On September 8th, 2010, Google announced a new feature that could dramatically change the way users find information from the search engine. Soon after the launch, however, concerns arose about the placement of advertisements and how it will affect SEO.

Othar Hansson, a Google senior staff software engineer, addressed these and other questions in a recent interview with IDG News Service. An edited version of the conversation follows:

IDG News Service: Some worry that Google Instant may ironically slow down the search process by distracting end users with the on-the-fly refreshing of results and ads. What is Google’s response to that?

Othar Hansson: We tested this a lot in our usability labs and also in live experiments prior to the launch and we found that while they’re typing their search queries, people tend to be focused on the search box. When we get correctly what [query] they’re searching for, then they look at the results below.

Many people in our usability tests couldn’t even articulate what was different about the search. They said they weren’t sure if Google had always worked this way or not. Distraction is far from what these people experienced. I’m sure there’s a minority of people who will find it distracting and that’s why we offer a way to opt out that’s right next to the search box.

IDGNS: Some have said that combining the automatic query suggestions with the instant change of search results will discourage people from crafting original queries, choosing instead the “pre-packaged” ones Google offers, and that this will change how people use the search engine in a fundamental way.

Hansson: What we have found with [query] auto-complete in the past is that people certainly take the time savings when the [suggested] query is something that’s close to what they’re looking for. In some cases, the longer queries aren’t necessarily better than what we’re suggesting. Also, because we’re making it faster, we’re also making it easier for people to drill down into their search. Whether people will drill down more or take the time savings, I don’t know: Ultimately it’ll be up to the user which one they prefer.

IDGNS: How will this affect the search engine optimization that publishers do to improve the way their pages rank on Google results?

Hansson: The SEO community is very good at optimizing for whatever people are searching for. This will change the way people search, but if anything it gives SEOs more opportunities to apply their expertise than ever before. Someone’s going to have to analyze this data and think about it. That’s their business and they’ll do an excellent job at it, I’m sure.

IDGNS: What will be the effect on search engine marketing? If longer, original queries will decrease, and Google’s pre-packaged ones will be favored, how does that change the way advertisers choose queries to bid on?

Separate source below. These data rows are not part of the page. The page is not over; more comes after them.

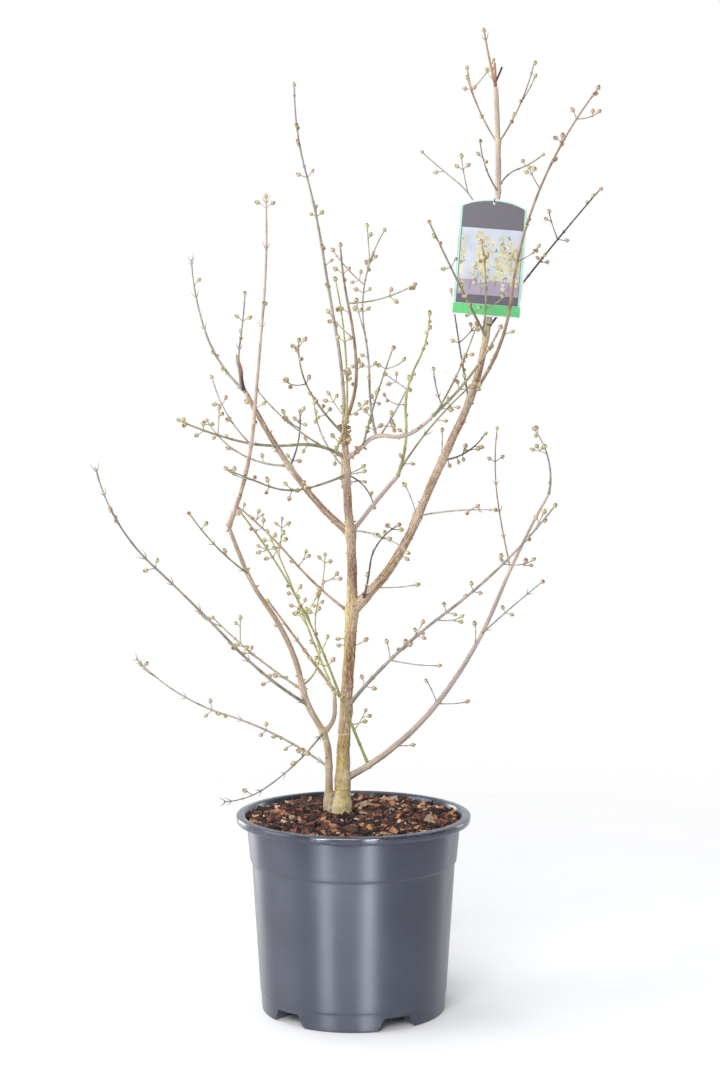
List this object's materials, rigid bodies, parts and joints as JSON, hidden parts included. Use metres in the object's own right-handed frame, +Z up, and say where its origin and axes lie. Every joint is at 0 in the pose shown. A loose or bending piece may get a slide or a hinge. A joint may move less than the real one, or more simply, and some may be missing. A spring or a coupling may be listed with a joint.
{
  "type": "potted cornelian cherry",
  "caption": "Young leafless flowering shrub with round flower buds on thin twigs, forking low down, in a round dark nursery pot filled with bark soil, with a plain picture label on its leader.",
  "frame": {"origin": "middle of the pot's flat underside", "axes": "+Z up, +X to the right of the front view, +Y away from the front view"},
  "size_m": [0.6507, 0.4724, 1.2441],
  "materials": {
    "pot_plastic": "satin slate grey",
    "substrate": "loose dark peat and bark chips",
    "bark": "fissured grey-brown bark, green algae low down",
    "twig": "smooth olive to grey-brown twig bark, tan-green buds",
    "label_card": "thin printed card, satin",
    "tie_cord": "thin white plastic loop"
  },
  "bodies": {
    "root": {"pot": "pot_plastic", "soil": "substrate", "trunk": "bark", "stem_left": "bark", "fork_left": "bark", "bough_left": "bark", "bough_right": "bark", "leader": "bark", "bough_right_low": "bark", "bough_right_second": "bark", "arm_right": "bark", "foot_left": "bark", "twigs_arm_back": "twig", "twigs_arm_front": "twig", "twigs_arm_tall": "twig", "twigs_arm_tip": "twig", "twigs_back_droop": "twig", "twigs_crotch": "twig", "twigs_far_left": "twig", "twigs_far_left_back": "twig", "twigs_fork_shoots": "twig", "twigs_green_front": "twig", "twigs_label_back": "twig", "twigs_leader_back": "twig", "twigs_leader_left": "twig", "twigs_leader_low_left": "twig", "twigs_leader_low_right": "twig", "twigs_leader_right": "twig", "twigs_leader_top": "twig", "twigs_left_brown": "twig", "twigs_left_high": "twig", "twigs_left_inner": "twig", "twigs_left_leader": "twig", "twigs_left_out": "twig", "twigs_left_riser": "twig", "twigs_left_sag": "twig", "twigs_left_under": "twig", "twigs_low_left_back": "twig", "twigs_low_left_front": "twig", "twigs_right_dark": "twig", "twigs_right_droop": "twig", "twigs_right_front": "twig", "twigs_right_level": "twig", "twigs_right_low_side": "twig", "twigs_right_low_tip": "twig", "twigs_right_low_up": "twig", "twigs_right_mid": "twig", "twigs_right_rider": "twig", "twigs_right_second": "twig", "twigs_right_up": "twig", "twigs_top_back": "twig", "twigs_top_brown": "twig", "twigs_top_front": "twig", "twigs_top_left": "twig", "twigs_top_tall": "twig", "label": "label_card", "label_tie": "tie_cord"}
  },
  "joints": []
}
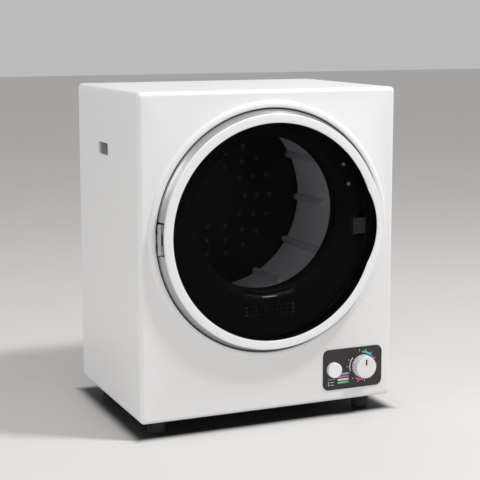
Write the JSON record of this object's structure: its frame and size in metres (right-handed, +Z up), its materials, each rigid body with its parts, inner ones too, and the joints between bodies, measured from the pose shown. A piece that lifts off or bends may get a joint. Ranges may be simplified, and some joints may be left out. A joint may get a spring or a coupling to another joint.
{
  "type": "clothes dryer",
  "caption": "Compact front-loading vented clothes dryer with a round smoked-window door, turning drum, timer knob, rear exhaust spigot and rubber feet.",
  "frame": {"origin": "on the floor under the centre of the overall box", "axes": "+X to the viewer's right, the door faces -Y, +Z up"},
  "size_m": [0.4924, 0.405, 0.6],
  "materials": {
    "white_enamel": "smooth white enamel on steel sheet",
    "galvanised": "galvanised steel sheet",
    "white_gloss": "white moulded plastic, polished",
    "white_satin": "white moulded plastic, satin",
    "silver_trim": "satin silver trim band",
    "black_moulding": "black moulded plastic, fine grain",
    "smoked_window": "smoked clear acrylic, gloss",
    "drum_steel": "grey enamelled drum",
    "lifter_grey": "grey moulded plastic",
    "shaft_steel": "turned steel",
    "bronze_bush": "sintered bronze",
    "felt": "pressed wool felt",
    "rubber_black": "black rubber",
    "belt_rubber": "ribbed black belt rubber",
    "grey_plastic": "grey moulded plastic",
    "screen_mesh": "woven nylon mesh",
    "screw_zinc": "zinc-plated screws",
    "control_dark": "dark printed overlay",
    "heater_ceramic": "ceramic heater block",
    "glide_white": "low-friction white pads"
  },
  "bodies": {
    "cabinet": {"cabinet_wrap": "white_enamel", "front_panel": "white_enamel", "base_pan": "galvanised", "back_panel": "galvanised", "feet": "rubber_black", "handle_left": "white_satin", "handle_right": "white_satin", "front_bulkhead": "black_moulding", "bulkhead_screws": "screw_zinc", "front_felt_seal": "felt", "drum_glides": "glide_white", "rear_felt_seal": "felt", "rear_bulkhead": "galvanised", "bearing_housing": "galvanised", "drum_bearing": "bronze_bush", "heater_housing": "galvanised", "heater_element": "heater_ceramic", "thermostats": "shaft_steel", "blower_housing": "grey_plastic", "lint_duct": "grey_plastic", "motor_housing": "shaft_steel", "motor_cradle": "galvanised", "drive_belt": "belt_rubber", "idler_bracket": "galvanised", "exhaust_pipe": "grey_plastic", "exhaust_spigot": "white_satin", "spigot_flange": "white_satin", "rear_screws": "screw_zinc", "cord_gland": "rubber_black", "terminal_block": "white_satin", "motor_capacitor": "white_satin", "control_plate": "control_dark", "control_bezel": "white_gloss", "timer_body": "grey_plastic", "mode_switch": "black_moulding", "hinge_bracket": "shaft_steel", "hinge_pin": "shaft_steel", "switch_box": "black_moulding"},
    "door": {"door_ring": "white_gloss", "door_band": "silver_trim", "door_frame": "black_moulding", "door_window": "smoked_window", "door_hinge": "shaft_steel", "door_latch": "black_moulding"},
    "drum": {"drum_shell": "drum_steel", "long_lifters": "lifter_grey", "short_lifters": "lifter_grey", "drum_hub": "shaft_steel"},
    "rotor": {"motor_rotor": "shaft_steel", "motor_pulley": "shaft_steel", "blower_impeller": "grey_plastic"},
    "idler_arm_body": {"idler_arm": "galvanised", "idler_spring": "shaft_steel"},
    "idler_wheel": {"idler_pulley": "grey_plastic"},
    "timer": {"timer_knob": "white_satin", "timer_shaft": "shaft_steel"},
    "button": {"mode_button": "white_gloss"},
    "filter": {"lint_filter_frame": "grey_plastic", "lint_filter_screen": "screen_mesh"},
    "plunger": {"switch_plunger": "white_satin"}
  },
  "joints": [
    {"name": "door_swing", "type": "hinge", "parent": "cabinet", "child": "door", "pos_m": [-0.213, -0.192, 0.352], "axis": [0, 0, -1], "range_deg": [0, 115]},
    {"name": "drum_spin", "type": "hinge", "parent": "cabinet", "child": "drum", "pos_m": [0, 0, 0.38], "axis": [0, 1, 0], "continuous": true},
    {"name": "motor_spin", "type": "hinge", "parent": "cabinet", "child": "rotor", "pos_m": [-0.04, 0, 0.104], "axis": [0, 1, 0], "continuous": true},
    {"name": "idler_swing", "type": "hinge", "parent": "cabinet", "child": "idler_arm_body", "pos_m": [-0.014, 0.0205, 0.076], "axis": [0, -1, 0], "range_deg": [0, 8], "stiffness_Nm_per_rad": 1.5, "springref_deg": -17.19},
    {"name": "idler_spin", "type": "hinge", "parent": "idler_arm_body", "child": "idler_wheel", "pos_m": [0.025, 0.012, 0.115], "axis": [0, 1, 0], "continuous": true},
    {"name": "timer_turn", "type": "hinge", "parent": "cabinet", "child": "timer", "pos_m": [0.1835, -0.19, 0.09], "axis": [0, 1, 0], "range_deg": [0, 330]},
    {"name": "mode_press", "type": "slide", "parent": "cabinet", "child": "button", "axis": [0, 1, 0], "range_m": [0, 0.004], "stiffness_N_per_m": 400, "springref_m": -0.002},
    {"name": "filter_lift", "type": "slide", "parent": "cabinet", "child": "filter", "axis": [0, 0, 1], "range_m": [0, 0.055]},
    {"name": "plunger_follow", "type": "slide", "parent": "cabinet", "child": "plunger", "axis": [0, -1, 0], "range_m": [0, 0.003]}
  ],
  "couplings": [
    {"joint": "motor_spin", "follows": "drum_spin", "ratio": 19.133},
    {"joint": "idler_spin", "follows": "drum_spin", "ratio": 11.48},
    {"joint": "plunger_follow", "follows": "door_swing", "m_per_rad": 0.0014448}
  ]
}
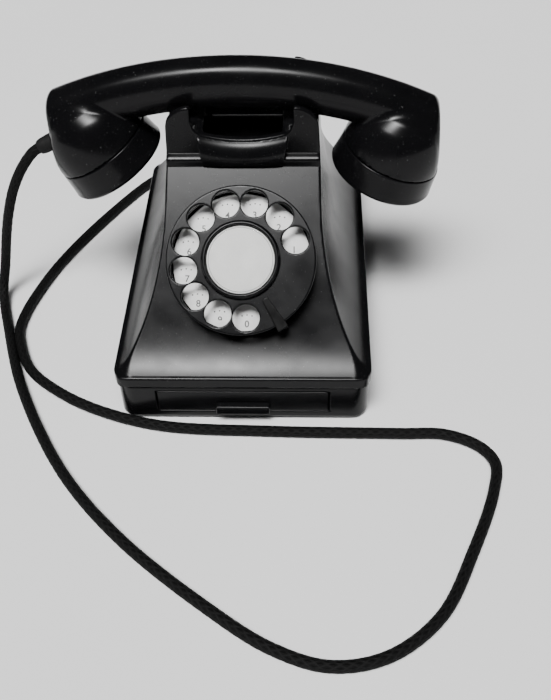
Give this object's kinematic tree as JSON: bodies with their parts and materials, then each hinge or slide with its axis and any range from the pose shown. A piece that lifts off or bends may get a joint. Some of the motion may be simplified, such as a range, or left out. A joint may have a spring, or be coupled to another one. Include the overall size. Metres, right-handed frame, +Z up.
{
  "type": "rotary dial desk telephone",
  "caption": "Black desk telephone with a rotary finger wheel, a handset lying in a cradle, a sliding drawer in its base and a cloth cord.",
  "frame": {"origin": "middle of the footprint of the base and handset, on the table that the feet stand on", "axes": "+Z up, the dial faces -Y, the handset lies along X with its cord end at -X"},
  "size_m": [0.2904, 0.3816, 0.1574],
  "materials": {
    "phenolic": "moulded black phenolic, glossy, with faint rubbing marks",
    "rubber": "moulded black rubber",
    "steel": "plated steel",
    "brass": "turned and stamped brass",
    "winding": "wound wire under varnished cloth tape",
    "fibre": "pressed fibre board",
    "chrome": "chromed brass",
    "enamel": "white enamel with dark digits",
    "card": "plain white card",
    "window": "clear domed window",
    "braid": "braided black cotton over rubber"
  },
  "bodies": {
    "base": {"housing": "phenolic", "base_tray": "phenolic", "foot_1": "rubber", "foot_2": "rubber", "foot_3": "rubber", "foot_4": "rubber", "base_screw_1": "steel", "base_screw_2": "steel", "base_screw_3": "steel", "base_screw_4": "steel", "chassis_plate": "steel", "gong_left": "brass", "gong_post_left": "steel", "ringer_coil_left": "winding", "gong_right": "brass", "gong_post_right": "steel", "ringer_coil_right": "winding", "ringer_yoke": "steel", "clapper_bracket": "steel", "induction_coil": "winding", "capacitor_can": "steel", "terminal_block": "fibre", "lever_pin": "steel", "switch_bracket": "steel", "spring_shelf": "fibre", "contact_springs": "brass", "dial_case": "phenolic", "number_ring": "enamel", "finger_stop": "steel", "governor_frame": "brass", "pulse_springs": "brass", "handset_cord": "braid", "cord_bush_base": "rubber", "line_inlet": "rubber"},
    "handset": {"handset_body": "phenolic", "transmitter_cap": "phenolic", "transmitter_capsule": "steel", "receiver_cap": "phenolic", "receiver_capsule": "steel", "cord_bush_handset": "rubber"},
    "finger_wheel": {"finger_wheel": "phenolic", "label_ring": "phenolic", "label_card": "card", "label_window": "window", "dial_shaft": "steel", "main_gear": "brass", "pulse_cam": "brass"},
    "governor": {"governor_shaft": "steel"},
    "drawer": {"drawer": "phenolic", "drawer_pull": "phenolic"},
    "plunger_left": {"cradle_plunger_left": "chrome"},
    "plunger_right": {"cradle_plunger_right": "chrome"},
    "switch_lever": {"switch_lever": "steel"},
    "clapper": {"clapper": "brass"}
  },
  "joints": [
    {"name": "handset_lift", "type": "slide", "parent": "base", "child": "handset", "axis": [0, 0, 1], "range_m": [0, 0.06], "deforming": ["handset_cord"]},
    {"name": "dial_turn", "type": "hinge", "parent": "base", "child": "finger_wheel", "pos_m": [0, -0.05116, 0.07188], "axis": [0, 0.682, -0.7314], "range_deg": [0, 320], "stiffness_Nm_per_rad": 0.005},
    {"name": "governor_spin", "type": "hinge", "parent": "base", "child": "governor", "pos_m": [0.0203, -0.04421, 0.06442], "axis": [0, 0.7314, 0.682], "range_deg": [0, 7680]},
    {"name": "drawer_slide", "type": "slide", "parent": "base", "child": "drawer", "axis": [0, -1, 0], "range_m": [0, 0.085]},
    {"name": "plunger_left_rise", "type": "slide", "parent": "base", "child": "plunger_left", "axis": [0, 0, 1], "range_m": [0, 0.0045], "stiffness_N_per_m": 60, "springref_m": 0.006},
    {"name": "plunger_right_rise", "type": "slide", "parent": "base", "child": "plunger_right", "axis": [0, 0, 1], "range_m": [0, 0.0045], "stiffness_N_per_m": 60, "springref_m": 0.006},
    {"name": "switch_lever_turn", "type": "hinge", "parent": "base", "child": "switch_lever", "pos_m": [0, -0.0025, 0.0975], "axis": [1, 0, 0], "range_deg": [0, 17.2]},
    {"name": "clapper_swing", "type": "hinge", "parent": "base", "child": "clapper", "pos_m": [0, 0.0415, 0.0368], "axis": [0, 0, 1], "range_deg": [-3.5, 3.5], "stiffness_Nm_per_rad": 0.02}
  ],
  "couplings": [
    {"joint": "governor_spin", "follows": "dial_turn", "ratio": 24},
    {"joint": "plunger_left_rise", "follows": "handset_lift", "ratio": 0.075},
    {"joint": "plunger_right_rise", "follows": "handset_lift", "ratio": 0.075},
    {"joint": "switch_lever_turn", "follows": "handset_lift", "rad_per_m": 4.95}
  ]
}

Hansson: The main thing for search marketers is that people will still be searching, and, if anything, searching more. Most advertisers tend to advertise for tens of thousands of keywords, not just a few. So they’ll still get plenty of impressions and clicks.

IDGNS: Do you plan to extend Instant to your vertical engines like News, Books and Image search?

Hansson: I want to get on every search feature we have. We have people working hard on that.

IDGNS: How do you envision future enhancements and improvements to this feature?

Hansson: Browsers could do a lot to make apps like this one easier to build and better for users. There are things in HTML 5 that are being debated and that will eventually roll out that will make something like this even simpler and faster. We had to go through a lot of hoops to make this work in today’s browsers. There are many opportunities to make search even more interactive and give you more relevant feedback as you’re entering your search. We have a lot of demos and features that we left out which we didn’t have time to get in [this first version.] This is a first-of-its-kind product, so it will evolve. It’s certainly going to change.

IDGNS: Is this going to be the default search mode in the future at some point for most people?

Hansson: It’s the preferred mode for most people after 10 minutes of giving it a try. They instantly figure out how to use it. People don’t like change so there’s an initial reaction, but we’ve gotten a lot of positive feedback.

This interview shows that while many skeptics are unsure of Google Instant’s future, Google will move forward with confidence. For us SEO amateurs, knowing how to choose the right keywords will be an important part of helping our clients keep up.